A: The three items that you have pointed out are not equivalent in the class of first-countable spaces.


*

*To see that (1) and (2) are not equivalent, not that $[0,1]$ is a compact subset of $\mathbb{R}$, and is therefore sequentially compact (which is your statement (2)).  Recall that the least uncountable ordinal $\omega_1$ is linearly ordered by $<$ (and is therefore directed). Fixing an injective mapping $\omega_1 \to [0,1]$, $\{ x_\xi : \xi < \omega_1 \}$, I claim that no subnet of this net is convergent.  The basic idea here is that any subnet of a net indexed by $\omega_1$ must itself have a subnet which is indexed by $\omega_1$, so we might as well assume that the original net converges to some $x \in [0,1]$.  Then there must be an increasing sequence $\{ \xi_n \}_{n \in \mathbb{N}}$ in $\omega_1$ such that for any $n \in \mathbb{N}$ and any $\xi \geq \xi_n$ we have $| x - x_\xi | < \frac{1}{n}$.  Setting $\xi_* = \sup_{n \in \mathbb{N}} \xi_n$ it follows that $x_\xi = x$ for all $\xi \geq \xi_*$ contradicting that we began with an injective net!  (Only the fact that $[0,1]$ is first-countable and Hausdorff was really used here.)

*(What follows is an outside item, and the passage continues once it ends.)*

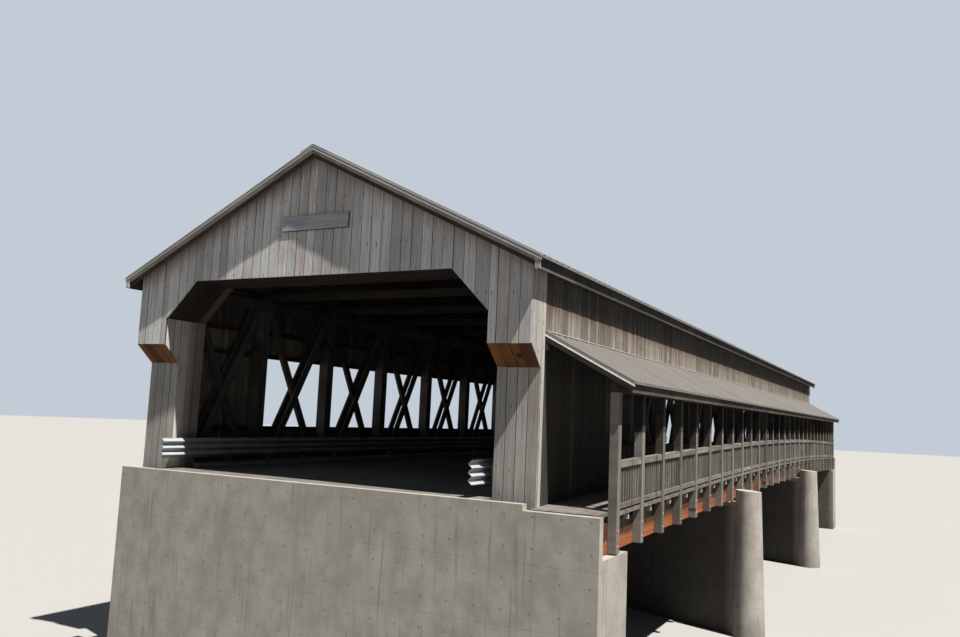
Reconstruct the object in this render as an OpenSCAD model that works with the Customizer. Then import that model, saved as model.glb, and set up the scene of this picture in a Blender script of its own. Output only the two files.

*The basic example of a sequentially compact first-countable space which is not compact is the ordinal space $\omega_1 = [0, \omega_1)$ of all countable ordinals with the order topology.  Any sequence $\{ \alpha_n \}_{n \in \mathbb{N}}$ in $\omega_1$ will have either a constant subseqeunce or a strictly increasing subsequence.  In the former case it is easy to see that it has a convergent subsequence.  In the latter case, you take the strictly increasing subsequence $\{ \alpha_{n_k} \}_{k \in \mathbb{N}}$, and see that the supremum $\alpha = \sup_{k \in \mathbb{N}} \alpha_{n_k} < \omega_1$ is the limit of this subsequence.  (It is not compact because the family $\{ [ 0 , \alpha ) : \alpha < \omega_1 \}$ is an open cover with no finite (indeed, no countable) subcover.